Their understanding of narrative tropes does not outweigh their general selfishness and social ineptitude, which prevents them from ever really enacting any sort of cinematic plot correctly. In “The Gang Gets Romantic,” Mac becomes obsessed with the notion of setting up a romantic-comedy style “meet-cute,” seemingly just because he wants to meddle in others’ business. But his friends are almost entirely incapable of processing this notion of romance and connection.
The food-centric, easily confused duo of Charlie and Frank think that Mac is offering them some imagined snack called a “meat cube,” while the predatory Dennis keeps referring to the women involved in Mac’s planning as “cute-meat.” And despite Mac’s best intentions, his general inability to understand how to actually enact genuine romance means his plans involve clogging toilets and eavesdropping on conversations of the couple they’ve ensnared in his convoluted scheme, who turn out, horrifically, to actually be grieving parents. By the end of Mac’s attempted “meet-cute” narrative, no one is in love, but everyone has been made incredibly uncomfortable and upset.
Such failed attempts at stealing cinematic ideals are enacted on smaller-scales throughout many Always Sunny episodes. Sweet Dee dreams of creating a Sex and the City-style group of female besties, but instead of glamorous shopping and sipping Cosmos, Dee forces a woman out of sobriety and back into alcoholism and ultimately concusses herself against a car door while staggering around in a stolen pair of high heels. The Gang’s attempt to create a Pretty-Woman-style arc for Frank’s sex worker girlfriend Roxy in “Frank’s Pretty Woman” leads not to some classy, whirlwind romance and proposal, but to the group hiding Roxy’s dead body out in a hallway after they enable her overdose on crack cocaine. Time and time again, The Gang simply employs the cinematic tactics they’ve absorbed over time in the worst, most destructive, most misunderstood way possible.
Both their infatuation with and total misunderstanding of/inability to enact what they adore about movies are perhaps most succinctly encapsulated in their love for the fictional action franchise Thunder Gun Express (a film that they love mostly because the protagonist, John Thundergun, “hangs dong” once per film). As the group tries to get to the opening day of the film in “Thunder Gun Express,” they keep trying to do what they presume their beloved fictional action hero would do, but entirely inexpertly. The Gang gets stuck on ferries, in traffic, or even wedged in sewer grates in their attempt at playing action hero. And while they constantly quote Thundergun’s catchphrase involving no man being left behind, they continuously ditch each other in selfish attempts to make it to the theater on time.

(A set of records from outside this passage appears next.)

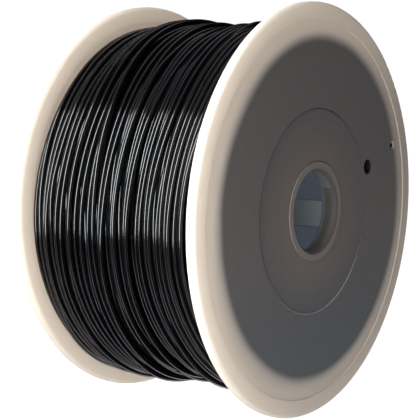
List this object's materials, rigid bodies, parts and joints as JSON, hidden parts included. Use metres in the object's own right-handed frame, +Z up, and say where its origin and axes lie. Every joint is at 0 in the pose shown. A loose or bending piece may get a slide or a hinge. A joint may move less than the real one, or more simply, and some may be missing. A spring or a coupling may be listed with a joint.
{
  "type": "filament spool",
  "caption": "Full spool of thick printing filament: two frosted flanges on a drum, snapped together by a hub with an open spindle bore, with the strand wound between them.",
  "frame": {"origin": "on the spool's axis, half way between the two flanges' outer faces", "axes": "+Y along the axis from the front flange to the rear one, +Z up with the spool standing on its rims, +X to the right seen from the front"},
  "size_m": [0.232, 0.122, 0.232],
  "materials": {
    "frosted_plastic": "frosted, slightly translucent, fine moulded grain",
    "drum_plastic": "frosted, slightly translucent",
    "hub_plastic": "frosted, slightly translucent, rounded mouth",
    "filament": "glossy extruded strand"
  },
  "bodies": {
    "root": {"front_flange": "frosted_plastic", "rear_flange": "frosted_plastic", "drum": "drum_plastic", "front_hub": "hub_plastic", "rear_hub": "hub_plastic", "filament_winding": "filament", "filament_start": "filament", "filament_end": "filament"}
  },
  "joints": []
}
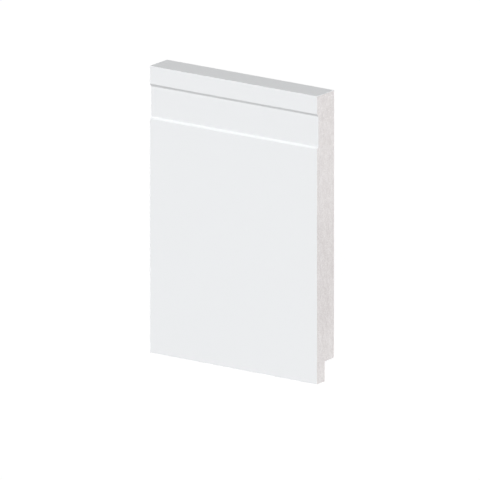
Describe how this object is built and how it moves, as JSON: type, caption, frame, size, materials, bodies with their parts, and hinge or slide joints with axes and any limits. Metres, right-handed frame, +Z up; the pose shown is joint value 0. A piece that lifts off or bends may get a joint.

The imagined Thunder Gun Express also gives The Gang an opportunity to share their cinematic beliefs when they are selected to be a focus group for the latest film in “Thunder Gun 4: Maximum Cool.” As the franchise works to keep up with the times, The Gang mourns all that was outdated about the original Thunder Gun Express (most tragically, Thundergun no longer hangs dong). The group gives terrible feedback to the moderator (“Write that down — women hate women,” Mac offers as a note at one point), and the often confused Charlie seems to have absolutely no idea what’s going on, with his only input being perplexed, obvious questions about the film he has literally just watched. While Charlie has at times recreated whole lines from Dog Day Afternoon or Jaws, he seems representative of just how little The Gang is taking away from their cinematic adventures. Their ridiculous, confused feedback emphasizes how little The Gang seems to successfully process despite all of their movie watching.
Even when The Gang isn’t stealing from the movies they watch literally, the very structure and aesthetics of many of Always Sunny’s episodes borrow from a rich cinematic canon in ridiculous referential homages. In “Maureen Ponderosa’s Wedding Massacre,” we open on handheld footage of The Gang careening around the forest in a panic, as overexposed lighting washes out their faces in a found footage-esque moment. In the craftily designed “Being Frank,” we follow a day in Frank’s life entirely through his visual POV, á la Spike Jonze’s Being John Malkovich. The show plays with noir aesthetics in the black-and-white “The Janitor Always Mops Twice,” with convoluted biopic-esque ’70s drug-filled romps in “Frank’s Brother,” and with the aesthetics of the true crime documentary craze in “Making Dennis Reynolds a Murderer.”
But these cinematic homages only further emphasize how ridiculous and delusional The Gang looks all the time. Placing them in these cinematic worlds makes it wildly apparent that regardless of their personal delusions of grandeur, these protagonists are indescribably far from being suave movie stars or masterminds or even remotely likeable. They stick out like sore thumbs in these formats, all the more odd and obnoxious despite being placed in filmic stylizations meant to make people more relatable, interesting, or appealing.
Where we usually expect a rich cinematic background to provide a depth, a new perspective, or at the least a fleeting moment of sincerity, Always Sunny’s relationship with the movies is one that continually affirms how far from even a basic grasp of the universal human experiences of empathy, connection, and love these characters are. The Gang steals from iconic movies in failed attempts to better lie, cheat, manipulate, plot and “win” self-created mental mind games. In It’s Always Sunny in Philadelphia, everything that we love about cinema is used, abused, and misunderstood, but in the most delightful and absurd way possible.
It’s Always Sunny in Philadelphia season 15 premieres on FXX on Dec. 1.